WHAT IS BEING ASKED:
Identify the lines that include the word "None", then copy all of them.

SUPPLIED INFORMATION:
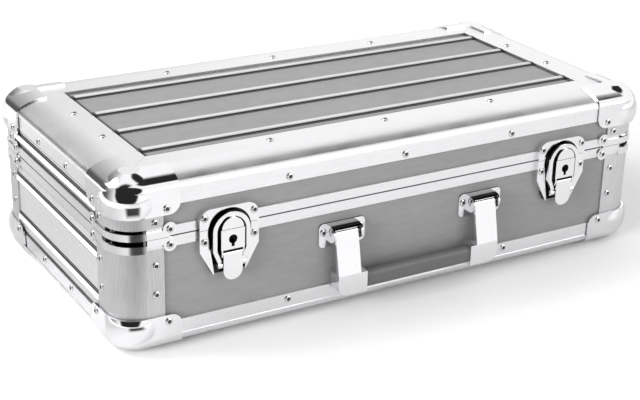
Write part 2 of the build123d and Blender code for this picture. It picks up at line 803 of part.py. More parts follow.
latch_places = (("left", -latch_at), ("right", latch_at))
latch_base_plate = latch_plate(latch_base_bottom, base_frame_edge, base_frame_bottom)
latch_strike = latch_plate(lid_frame_edge, latch_lid_top, lid_frame_top) + keeper()
lever_pin = bar_x(disc(latch_pin_radius, lever_pivot_out, lever_pivot_height), -lug_half_width, lug_half_width)
link_half = loop_foot_half_width + loop_width
link_pin = bar_x(disc(latch_pin_radius, loop_out, link_height), -link_half, link_half)
latch_rivet_out = latch_sheet + latch_field
latch_rivet_rise = (latch_lid_top - split_height) / 2 + metal


# Drop handle, made about X = 0 and moved to its place
def handle_strap():
    """End strap with a rolled eye, cranked out to a ferrule that holds the grip's end."""
    pivot = (handle_pivot_out, handle_pivot_height)
    front = handle_pivot_out + handle_eye_radius
    strap = polygon((front, handle_pivot_height), (ferrule_front, ferrule_top), (ferrule_front, handle_bottom),
                    (ferrule_back, handle_bottom), (ferrule_back, ferrule_top),
                    (ferrule_front - 2 * strap_metal, ferrule_top + strap_metal),
                    (front - strap_metal, handle_pivot_height))
    body = bar_x(strap, -strap_half_width, strap_half_width)
    body += bar_x(disc(handle_eye_radius, *pivot), -strap_half_width, strap_half_width)
    body -= bar_x(disc(handle_pin_radius + pin_clearance, *pivot), -2 * strap_half_width, 2 * strap_half_width)
    collar = panel_face(ferrule_back, ferrule_front, handle_bottom, ferrule_top)
    body += bar_x(collar, 0, strap_half_width + ferrule_overlap)
    keep = panel_face(-strap_half_width, strap_half_width + ferrule_overlap, handle_bottom,
                      handle_pivot_height + 2 * handle_eye_radius)
    corner = panel_face(-strap_half_width, -strap_half_width + ferrule_corner, handle_bottom,
                        handle_bottom + ferrule_corner)
    corner -= disc(ferrule_corner, -strap_half_width + ferrule_corner, handle_bottom + ferrule_corner)
    body &= front_plate(keep - corner, -ferrule_front, 2 * ferrule_front)
    socket = grip_section(0)
    end = strap_half_width + ferrule_overlap
    return body - bar_x(socket, end - grip_tenon, end)


def grip_section(inset):
    """Rounded section of the grip, drawn as (out of the front, height)."""
    low, high = handle_bottom + grip_inset + inset, ferrule_top - grip_inset - inset
    back, front = ferrule_back + grip_inset + inset, ferrule_front - grip_inset - inset
    centre = Pos((back + front) / 2, (low + high) / 2)
    return centre * RectangleRounded(front - back, high - low, grip_round)


left_strap = Pos(-handle_half_span, 0, 0) * handle_strap()
straps = [Pos(handle_shift, 0, 0) * strap for strap in both_ends(left_strap)]
grip_half = handle_half_span - strap_half_width - ferrule_overlap + grip_tenon
grip = Pos(handle_shift, 0, 0) * bar_x(grip_section(pin_clearance), -grip_half, grip_half)


def hood_section():
    """Section of the bracket's hood, drawn as (out of the front, height)."""
    pivot = (handle_pivot_out, handle_pivot_height)
    outer = CenterArc(pivot, hood_inner_radius + hood_metal, hood_lip_angle, 90 - hood_lip_angle)
    inner = CenterArc(pivot, hood_inner_radius, hood_lip_angle, 90 - hood_lip_angle)
    roof = Polyline(outer @ 1, (-board_out, (outer @ 1).Y), (-board_out, (inner @ 1).Y), inner @ 1)
    return make_face([outer, roof, inner, Line(inner @ 0, outer @ 0)])


def cheek_section():
    """Section of one side wall of the bracket with the pin's hole."""
    pivot = (handle_pivot_out, handle_pivot_height)
    front = CenterArc(pivot, hood_inner_radius + hood_metal, -90, 180)
    back = Polyline(front @ 1, (-board_out, (front @ 1).Y), (-board_out, (front @ 0).Y), front @ 0)
    return make_face([front, back]) - disc(handle_pin_radius, *pivot)


def handle_bracket():
    """Riveted ears with a hood between them that holds the pin and lets the strap swing out."""
    inner_half = hood_half_width - hood_metal
    hood = bar_x(hood_section(), -inner_half, inner_half)
    cheeks = both_sides_bar(cheek_section(), inner_half, hood_half_width)
    corner = hood_ear_corner
    middle = (hood_plate_bottom + hood_plate_top) / 2
    outline = Pos(0, middle) * RectangleRounded(2 * hood_ear_half_width, hood_plate_top - hood_plate_bottom, corner)
    window = panel_face(-inner_half, inner_half, hood_plate_bottom - corner, handle_pivot_height + hood_inner_radius)
    ears = front_plate(outline - window, -board_out, -board_out + hood_metal)
    return ears + cheeks + hood


bracket_places = [handle_shift - handle_half_span, handle_shift + handle_half_span]
handle_pin = bar_x(disc(handle_pin_radius, handle_pivot_out, handle_pivot_height), -hood_half_width, hood_half_width)
bracket_rivet_out = hood_metal - board_out
for x in bracket_places:
    for side in (-hood_rivet_at, hood_rivet_at):
        base_rivets.append(front_rivet(x + side, hood_rivet_height, bracket_rivet_out))
for name, x in latch_places:
    for side in (-latch_rivet_at, latch_rivet_at):
        lid_rivets.append(front_rivet(x + side, split_height + latch_rivet_rise, latch_rivet_out))
        base_rivets.append(front_rivet(x + side, split_height - latch_rivet_rise, latch_rivet_out))
for x in (-hinge_at, hinge_at):
    lid_rivets += [Pos(x, 0, 0) * head for head in hinge_leaf_rivets(split_height + hinge_rivet_drop)]
    base_rivets += [Pos(x, 0, 0) * head for head in hinge_leaf_rivets(split_height - hinge_rivet_drop)]


def write_parts():
    """Writes every sub-part."""
    os.makedirs("parts", exist_ok=True)
    front_base_board = long_board(board_low, base_board_top)
    front_lid_board = long_board(lid_board_bottom, lid_board_top)
    for prefix, front, end in (("base", front_base_board, base_end_board), ("lid", front_lid_board, lid_end_board)):
        save(prefix + "_front_board", front)
        save(prefix + "_back_board", mirror(front, about=Plane.XZ))
        save(prefix + "_left_board", end)
        save(prefix + "_right_board", mirror(end, about=Plane.YZ))
    save("base_floor_board", floor_board)
    save("lid_top_board", top_board)
    for side, shape in (("front", long_edging), ("left", short_edging)):
        other = "back" if side == "front" else "right"
        about = Plane.XZ if side == "front" else Plane.YZ
        save("base_" + side + "_edging", shape)
        save("base_" + other + "_edging", mirror(shape, about=about))
        save("lid_" + side + "_edging", to_lid(shape))
        save("lid_" + other + "_edging", to_lid(mirror(shape, about=about)))
    save("base_corner_posts", *four_corners(base_post))
    save("lid_corner_posts", *four_corners(lid_post))
    save("base_ball_corners", *four_corners(cap))
    save("lid_ball_corners", *four_corners(to_lid(cap)))
    save("base_closing_frame", *frame_ring(base_frame_section()))
    save("lid_closing_frame", *frame_ring(lid_frame_section()))
    save("base_frame_brackets", *four_corners(base_bracket))
    save("lid_frame_brackets", *four_corners(lid_bracket))
    save("base_rivets", *base_rivets)
    save("lid_rivets", *lid_rivets)
    save("base_wall_lining", *base_long_lining, *base_short_lining)
    save("lid_wall_lining", *lid_long_lining, *lid_short_lining)
    save("floor_pad", floor_pad)
    save("lid_pad", lid_pad)
    save("row_dividers", *dividers)
    save("hinge_base_leaves", Pos(-hinge_at, 0, 0) * base_leaf, Pos(hinge_at, 0, 0) * base_leaf)
    save("hinge_lid_leaves", Pos(-hinge_at, 0, 0) * lid_leaf, Pos(hinge_at, 0, 0) * lid_leaf)
    save("hinge_pins", Pos(-hinge_at, 0, 0) * hinge_pin, Pos(hinge_at, 0, 0) * hinge_pin)
    housing = lock_housing()
    lever = latch_lever()
    loop = latch_loop()
    plug = lock_plug()
    for name, x in latch_places:
        place = Pos(x, 0, 0)
        save(name + "_latch_plate", place * latch_base_plate)
        save(name + "_latch_strike", place * latch_strike)
        save(name + "_lock_housing", place * housing)
        save(name + "_lock_plug", place * plug)
        save(name + "_latch_lever", place * lever)
        save(name + "_lever_pin", place * lever_pin)
        save(name + "_latch_loop", place * loop)
        save(name + "_link_pin", place * link_pin)
    save("handle_straps", *straps)
    save("handle_grip", grip)
    save("handle_brackets", *[Pos(x, 0, 0) * handle_bracket() for x in bracket_places])
    save("handle_pins", *[Pos(x, 0, 0) * handle_pin for x in bracket_places])


write_parts()
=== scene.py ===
import math

import bmesh
import bpy
from mathutils import Matrix, Vector, noise


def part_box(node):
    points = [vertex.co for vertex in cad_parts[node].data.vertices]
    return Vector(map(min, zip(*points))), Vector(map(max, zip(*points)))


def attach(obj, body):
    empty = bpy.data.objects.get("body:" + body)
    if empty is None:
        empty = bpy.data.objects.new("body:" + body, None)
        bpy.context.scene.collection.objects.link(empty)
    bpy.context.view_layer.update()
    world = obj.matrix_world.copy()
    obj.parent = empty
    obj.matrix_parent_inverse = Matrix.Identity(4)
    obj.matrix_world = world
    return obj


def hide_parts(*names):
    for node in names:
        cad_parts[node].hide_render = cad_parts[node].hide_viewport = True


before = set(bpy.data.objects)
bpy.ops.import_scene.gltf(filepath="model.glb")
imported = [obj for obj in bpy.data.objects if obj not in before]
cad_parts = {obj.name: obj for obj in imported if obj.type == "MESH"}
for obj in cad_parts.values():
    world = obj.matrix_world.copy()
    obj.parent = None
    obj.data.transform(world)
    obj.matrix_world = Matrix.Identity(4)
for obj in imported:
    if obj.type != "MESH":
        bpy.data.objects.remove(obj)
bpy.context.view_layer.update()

scene = bpy.context.scene
scene.view_settings.view_transform = "Standard"

# Ends of a box, and axes
LOW, HIGH = 0, 1
X, Y, Z = 0, 1, 2

# Forms of the case that its colours follow, in metres
rib_height = 0.002
groove_depth = 0.0012
tongue_height = 0.005
channel_depth = 0.002
channel_radius = 0.0186
channel_centre_height = 0.0923

# How far the painted shade of a joint reaches from its line in metres, and the share of that where it is
# full
seam_reach = 0.0007
housing_foot_reach = 0.0014
lever_head_reach = 0.0024
end_board_reach = 0.0026
top_board_end_reach = 0.0045
top_board_side_reach = 0.005
full_share = 0.6

# Factors on the colour for painted shade where plating and sheet lie in the dark, in joints, the frame
# seam and the latch channel, and for the painted dark reflection on the handle hood's roof
joint_painted_shade = 0.04
seam_painted_shade = 0.12
channel_painted_shade = 0.03
roof_painted_reflection = 0.03

# Factors on the foil's colour up a rib, from the floor of the groove to the crest: painted shade in the
# groove and on the rib's foot and sides, painted highlight on the crest
groove_painted_shade = 0.03
foil_shade = 1.0
rib_foot_painted_shade = 0.02
rib_side_painted_shade = 0.04
crest_edge_painted_highlight = 1.6
crest_painted_highlight = 2.3


# Shader nodes
def feed(tree, socket, value):
    """Gives a socket a plain value, or the output of another node."""
    if isinstance(value, bpy.types.NodeSocket):
        tree.links.new(value, socket)
    else:
        socket.default_value = value


def operation_node(tree, kind, operation, values):
    """Maths node of a kind with its inputs filled in order."""
    node = tree.nodes.new(kind)
    node.operation = operation
    for socket, value in zip(node.inputs, values):
        feed(tree, socket, value)
    return node


def math_node(tree, operation, *values):
    """Result of one operation on numbers."""
    return operation_node(tree, "ShaderNodeMath", operation, values).outputs["Value"]


def vector_node(tree, operation, *values):
    """Result of one operation on vectors, itself a vector."""
    return operation_node(tree, "ShaderNodeVectorMath", operation, values).outputs["Vector"]


def measure_node(tree, operation, *values):
    """Result of one operation on vectors, itself a number."""
    return operation_node(tree, "ShaderNodeVectorMath", operation, values).outputs["Value"]


def least(tree, values):
    """The least of several numbers."""
    result = values[0]
    for value in values[1:]:
        result = math_node(tree, "MINIMUM", result, value)
    return result


def map_range(tree, value, source, target):
    """A number carried from one range to another and held at its ends."""
    node = tree.nodes.new("ShaderNodeMapRange")
    names = ("From Min", "From Max", "To Min", "To Max")
    for name, limit in zip(names, (*source, *target)):
        node.inputs[name].default_value = limit
    tree.links.new(value, node.inputs["Value"])
    return node.outputs["Result"]


def mix_node(tree, kind, factor, first, second, blend="MIX"):
    """Mix of two colours or two numbers."""
    node = tree.nodes.new("ShaderNodeMix")
    node.data_type = kind
    node.blend_type = blend
    feed(tree, node.inputs["Factor"], factor)
    feed(tree, node.inputs["A"], first)
    feed(tree, node.inputs["B"], second)
    return node.outputs["Result"]


def color_ramp(tree, value, stops):
    """Colour that follows a number through stops, each a place and a colour, in rising order."""
    node = tree.nodes.new("ShaderNodeValToRGB")
    elements = node.color_ramp.elements
    for place, _ in stops[1:-1]:
        elements.new(place)
    for element, (place, color) in zip(elements, stops):
        element.position = place
        element.color = (*color, 1)
    tree.links.new(value, node.inputs["Fac"])
    return node.outputs["Color"]


def split_axes(tree, output):
    """X, Y and Z of a point's place on the object or of its normal."""
    coord = tree.nodes.new("ShaderNodeTexCoord")
    split = tree.nodes.new("ShaderNodeSeparateXYZ")
    tree.links.new(coord.outputs[output], split.inputs["Vector"])
    return split.outputs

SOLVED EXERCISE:
    if empty is None:
        empty = bpy.data.objects.new("body:" + body, None)
    obj.parent = None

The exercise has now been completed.